_Exercise input:_
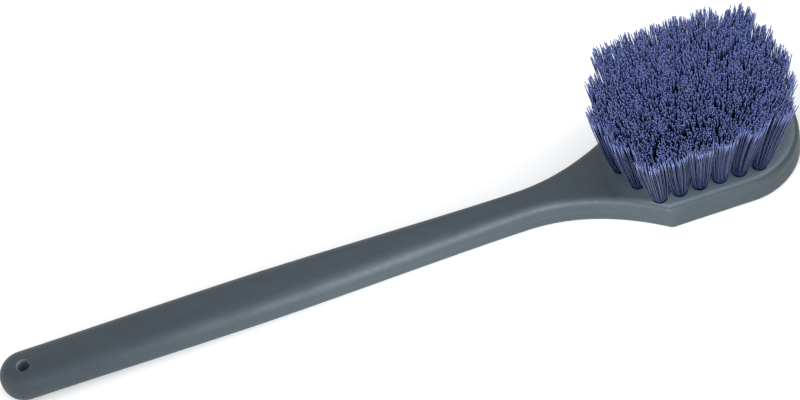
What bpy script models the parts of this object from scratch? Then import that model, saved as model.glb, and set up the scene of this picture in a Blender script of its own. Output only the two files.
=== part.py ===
"""Long-handled utility brush: a one-piece moulded block and handle, staple-set bristle tufts in
lengthwise rows, and the flat-wire anchor staple that holds each tuft in its blind hole.

Metres, +Z up, +X towards the head. The brush lies on its back with the bristles up. The origin is on
the flat back, under the centre of the tuft field.
"""

import math

import bmesh
import bpy

MM = 0.001

# Fits and cuts
CLEARANCE = 0.3 * MM
CUT_OVERRUN = 2 * MM

# Tuft field: how many tufts each lengthwise row has, from the -Y side
TUFTS_PER_ROW = (6, 7, 8, 7, 6)
TUFT_HOLE_DIAMETER = 9 * MM
TUFT_HOLE_DEPTH = 13 * MM
HOLE_WALL = 4.4 * MM
OUTER_HOLE_WALL = 3.5 * MM

# Slice of the block face that carries one row of strands, and the rib left between two slices
SLICE_THICKNESS = 2 * MM
SLICE_MARGIN = 1 * MM
RIB_WIDTH = 3.2 * MM

# Moulded block and handle, seen from above
OVERALL_LENGTH = 508 * MM
TIP_RIM = 12.6 * MM
SIDE_RIM = 6.5 * MM
SHOULDER_PAST_TUFT = 4.25 * MM
SHOULDER_RADIUS = 6.5 * MM
SHOULDER_ANGLE = math.radians(36.5)
NECK_WIDTH = 20.2 * MM
GRIP_WIDTH = 31.4 * MM
GRIP_FROM_END = 146 * MM
HANDLE_END_WIDTH = 30.3 * MM
GRIP_SWELL_POWER = 1.4

# Moulded block and handle, seen from the side
BODY_THICKNESS = 22 * MM
HEAD_EDGE_RADIUS = 4.5 * MM
GRIP_SIDE_FLAT = 3 * MM
EDGE_BLEND_LENGTH = 220 * MM

# Hanging hole
HANG_HOLE_DIAMETER = 8 * MM
HANG_HOLE_FROM_END = 17 * MM
HANG_HOLE_CHAMFER = 1 * MM

# Bristles
TRIM_HEIGHT = 58.5 * MM
FORWARD_LEAN = 1.9 * MM
END_LEAN = 8.6 * MM
CORNER_LEAN = 4.5 * MM
SIDE_LEAN = 11.2 * MM
CORNER_DRAW = 1.8 * MM
HEAD_DRAW = 4.5 * MM
SPREAD_ALONG = 2.9 * MM
SPREAD_ACROSS = 5 * MM
STRANDS_PER_TUFT = 12
STRAND_ROOT_DIAMETER = 1.4 * MM
STRAND_TIP_DIAMETER = 2.2 * MM
STRAND_ROOT_DEPTH = 0.6 * MM

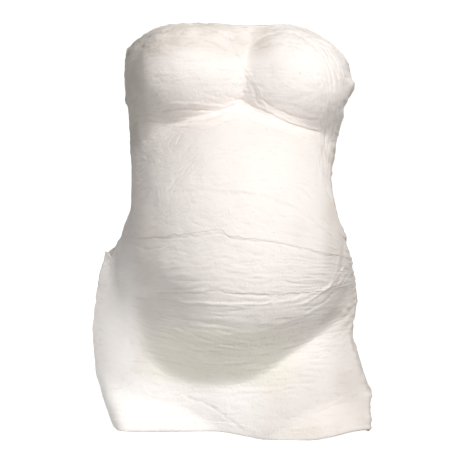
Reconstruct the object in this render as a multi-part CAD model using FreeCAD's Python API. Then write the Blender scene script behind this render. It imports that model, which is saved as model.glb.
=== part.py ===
# Plaster body mold: a thin, open-backed shell of hardened plaster-gauze strips
# that keeps the front of a pregnant trunk, from above the bust to the upper thighs.
# It stands on its lower rim. Seen from the front, X runs to the right and Z up; the
# belly faces -Y and the open back lies in one upright plane. All sizes are in mm.
import math
import os

import FreeCAD
import Part

# ---------------------------------------------------------------- driving sizes
shell_height = 569.0      # ground to the highest point of the upper rim
hip_breadth = 378.0       # skin side, where the hips are widest
belly_depth = 231.0       # skin side, rear plane to the front of the belly
lining_thickness = 2.0    # skin-side strips, two plies of plaster gauze
strip_thickness = 1.6     # face strips
bond_gap = 0.06           # plaster film between one layer and the next
butt_gap = 0.5            # open seam between strips laid edge to edge
edge_width = 30.0         # side edge strips, measured round the rim
lap_share = 0.30          # part of a face strip that lies on the strip below it
joggle_share = 0.12       # part of a face strip that steps down off that lap
top_band_share = 0.24     # part of the uppermost row taken by the top edge strips
foot_band_share = 0.30    # part of the lowest row taken by the foot edge strips

# Girth table of the bare trunk: height, reach to the left, reach to the right,
# and depth from the rear plane to the middle of the trunk without its mounds.
girths = [
    (-20, 160, 191, 108), (0, 166, 193, 112), (50, 183, 195, 122),
    (95, 175, 181, 122), (140, 168, 170, 118), (185, 166, 177, 116),
    (225, 166, 171, 118), (262, 161, 160, 120), (290, 152, 150, 124),
    (316, 142, 140, 126), (345, 141, 135, 126), (400, 144, 144, 122),
    (445, 147, 154, 118), (490, 152, 165, 116), (530, 152, 158, 112),
    (570, 142, 142, 102), (590, 137, 136, 96),
]

# Rounded mounds on the trunk: centre across and up, half width, rise above and
# drop below the centre, rear level, height of the dome over it, roundness of the
# upper outline, and the reach of the fillet that blends it in.
mounds = [
    ("mons", 34, 84, 70, 46, 84, 106, 17, 2.0, 50),
    ("left_thigh", -104, -60, 140, 116, 120, 76, 66, 2.0, 22),
    ("right_thigh", 122, -60, 104, 110, 120, 76, 64, 2.0, 28),
    ("belly", 10, 252, 162, 204, 180, 26, 205, 2.7, 70),
    ("left_breast", -53, 501, 77, 84, 61, 80, 76, 2.0, 56),
    ("right_breast", 86, 490, 74, 72, 62, 84, 75, 2.0, 56),
]

belly_draw_left = 0.15        # how much narrower the belly is at its lower left
belly_draw_right = 0.08       # and at its lower right
belly_lean = 32.0             # how far the underside of the belly hangs to the left

# Flared left hip edge: height, and how far it stands out from the trunk there.
flares = [(30, 0), (54, 5), (78, 18), (110, 28), (140, 35), (185, 33), (210, 30),
          (240, 24), (254, 19), (266, 5), (280, 0)]

# Lower edge line of every face strip, at five places round the wrap from the
# left rim over the middle to the right rim.
strip_lines = [
    (58, 62, 64, 60, 52), (122, 110, 100, 108, 104), (170, 148, 132, 142, 150),
    (196, 178, 165, 172, 180), (220, 208, 205, 207, 214), (254, 240, 241, 232, 226),
    (282, 277, 279, 256, 240), (330, 340, 335, 303, 262), (386, 392, 394, 384, 366),
    (444, 444, 452, 441, 438), (498, 497, 500, 494, 490),
]
table_height, table_breadth, table_depth = 569.0, 378.0, 231.0
rise = shell_height / table_height
widen = hip_breadth / table_breadth
deepen = belly_depth / table_depth

# ------------------------------------------------------------ curves and blends


def blend(t):
    """Smooth step from 0 to 1."""
    t = min(max(t, 0.0), 1.0)
    return t * t * (3.0 - 2.0 * t)


def through(places, values, x):
    """Smooth curve through a few stations, a cubic between neighbours."""
    last = len(places) - 2
    k = 0
    while k < last and x > places[k + 1]:
        k += 1
    step = places[k + 1] - places[k]
    t = (x - places[k]) / step
    a = slope_at(places, values, k)
    b = slope_at(places, values, k + 1)
    start = (2 * t**3 - 3 * t**2 + 1) * values[k] + (t**3 - 2 * t**2 + t) * step * a
    end = (3 * t**2 - 2 * t**3) * values[k + 1] + (t**3 - t**2) * step * b
    return start + end


def slope_at(places, values, k):
    """Slope at a station from the two chords beside it."""
    if k == 0:
        return (values[1] - values[0]) / (places[1] - places[0])
    if k == len(places) - 1:
        return (values[k] - values[k - 1]) / (places[k] - places[k - 1])
    before = places[k] - places[k - 1]
    after = places[k + 1] - places[k]
    low = (values[k] - values[k - 1]) / before
    high = (values[k + 1] - values[k]) / after
    return (low * after + high * before) / (before + after)


def soft_max(a, b, reach):
    """The larger of two depths, filleted where they are nearly equal."""
    h = max(reach - abs(a - b), 0.0) / reach
    return max(a, b) + h * h * reach / 4.0


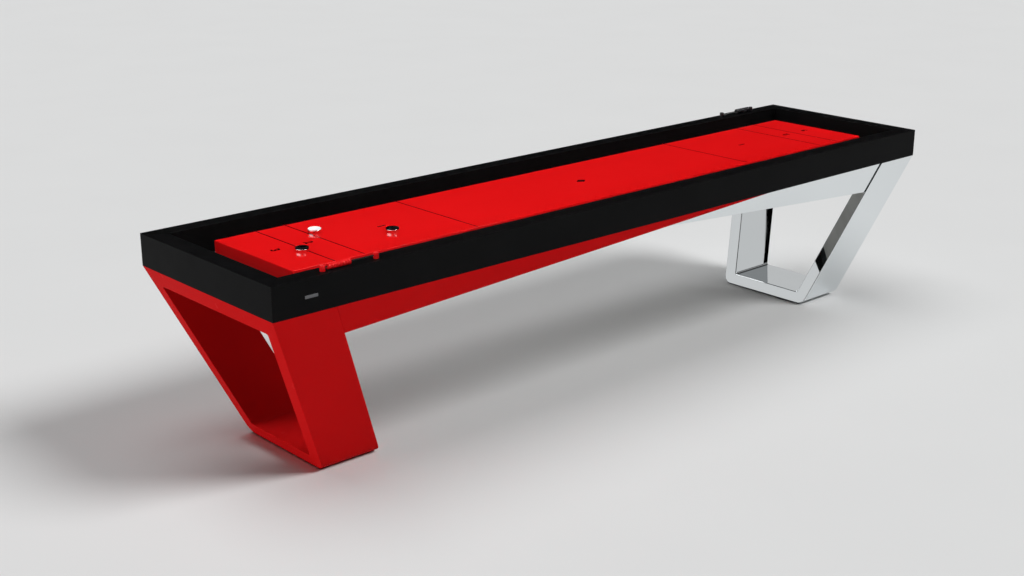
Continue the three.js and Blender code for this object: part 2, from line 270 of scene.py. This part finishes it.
def piece_from(name, maker, slot, body="table", replaces=(), finish=None, smooth=True):
    """A new piece from a bmesh that rides on a body and stands for the CAD nodes it replaces."""
    maker.normal_update()
    piece = placed(name, mesh_from(name, maker))
    piece.data.materials.append(finish or MATERIALS[slot])
    if smooth:
        piece.data.shade_smooth()
        weighted = piece.modifiers.new("weighted", "WEIGHTED_NORMAL")
        weighted.keep_sharp = True
    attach(piece, body)
    for node in replaces:
        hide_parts(node)
    return piece


def soften(maker, width, segments=2, sharpest=math.radians(12)):
    """Rounds every edge whose two faces turn by more than an angle."""
    edges = [e for e in maker.edges if e.is_manifold and e.calc_face_angle() > sharpest]
    bmesh.ops.bevel(maker, geom=edges, offset=width, segments=segments, profile=0.5,
                    affect="EDGES", clamp_overlap=True)


def eased(node, slot, width, segments=2):
    """A fixed CAD node with its edges eased: its triangles are merged to flat faces first."""
    maker = bmesh.new()
    maker.from_mesh(frame["nodes"][node].data)
    bmesh.ops.remove_doubles(maker, verts=maker.verts, dist=0.01 * MM)
    bmesh.ops.dissolve_limit(maker, angle_limit=math.radians(1), verts=maker.verts,
                             edges=maker.edges)
    soften(maker, width, segments)
    piece_from(f"{node}_eased", maker, slot, replaces=[node])


def lathe(profile, centre, segments=96, axis="Z"):
    """A bmesh turned about an axis through centre, from (radius, height) points that start and end
    on the axis or close on themselves."""
    maker = bmesh.new()
    turn = [2 * math.pi * i / segments for i in range(segments)]
    rings = []
    for radius, height in profile:
        steps = turn if radius else [0]
        rings.append([maker.verts.new((radius * math.cos(a), radius * math.sin(a), height))
                      for a in steps])
    closed = profile[0][0] != 0
    for low, high in zip(rings, rings[1:] + ([rings[0]] if closed else [])):
        for i in range(segments):
            j = (i + 1) % segments
            face = list(dict.fromkeys((low[i % len(low)], low[j % len(low)],
                                       high[j % len(high)], high[i % len(high)])))
            if len(face) > 2:
                maker.faces.new(face)
    if axis == "X":
        bmesh.ops.rotate(maker, verts=maker.verts, matrix=Matrix.Rotation(math.pi / 2, 3, "Y"))
    bmesh.ops.translate(maker, verts=maker.verts, vec=centre)
    bmesh.ops.recalc_face_normals(maker, faces=maker.faces)
    return maker


def arc(centre, radius, start, end, steps):
    """Profile points on an arc, angles in degrees."""
    angles = [math.radians(start + (end - start) * i / steps) for i in range(steps + 1)]
    return [(centre[0] + radius * math.cos(a), centre[1] + radius * math.sin(a)) for a in angles]


def foot_of(low, high):
    """The middle of a box's underside."""
    return Vector(((low.x + high.x) / 2, (low.y + high.y) / 2, low.z))


def box_maker(low, high):
    """A box between two corners."""
    maker = bmesh.new()
    bmesh.ops.create_cube(maker, size=1)
    for vertex in maker.verts:
        vertex.co = Vector(low[i] + (vertex.co[i] + 0.5) * (high[i] - low[i]) for i in range(3))
    return maker


def joined(makers):
    """Several bmeshes as one."""
    whole = bmesh.new()
    for maker in makers:
        mesh = mesh_from("part", maker)
        whole.from_mesh(mesh)
        bpy.data.meshes.remove(mesh)
    return whole


# ---------------------------------------------------------------- leg frames

def rounded_loop(corners, radii, steps=12):
    """A closed outline with an arc of the same number of points at each corner."""
    points = []
    for i, corner in enumerate(corners):
        here = Vector(corner)
        back = (Vector(corners[i - 1]) - here).normalized()
        ahead = (Vector(corners[(i + 1) % len(corners)]) - here).normalized()
        half = back.angle(ahead) / 2
        centre = here + (back + ahead).normalized() * radii[i] / math.sin(half)
        first = here + back * radii[i] / math.tan(half) - centre
        last = here + ahead * radii[i] / math.tan(half) - centre
        sweep = first.angle(last)
        for step in range(steps + 1):
            share = step / steps
            offset = first * math.sin((1 - share) * sweep) + last * math.sin(share * sweep)
            points.append(centre + offset / math.sin(sweep))
    return points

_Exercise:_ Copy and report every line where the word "Then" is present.

_Reply:_
What bpy script models the parts of this object from scratch? Then import that model, saved as model.glb, and set up the scene of this picture in a Blender script of its own. Output only the two files.
Reconstruct the object in this render as a multi-part CAD model using FreeCAD's Python API. Then write the Blender scene script behind this render. It imports that model, which is saved as model.glb.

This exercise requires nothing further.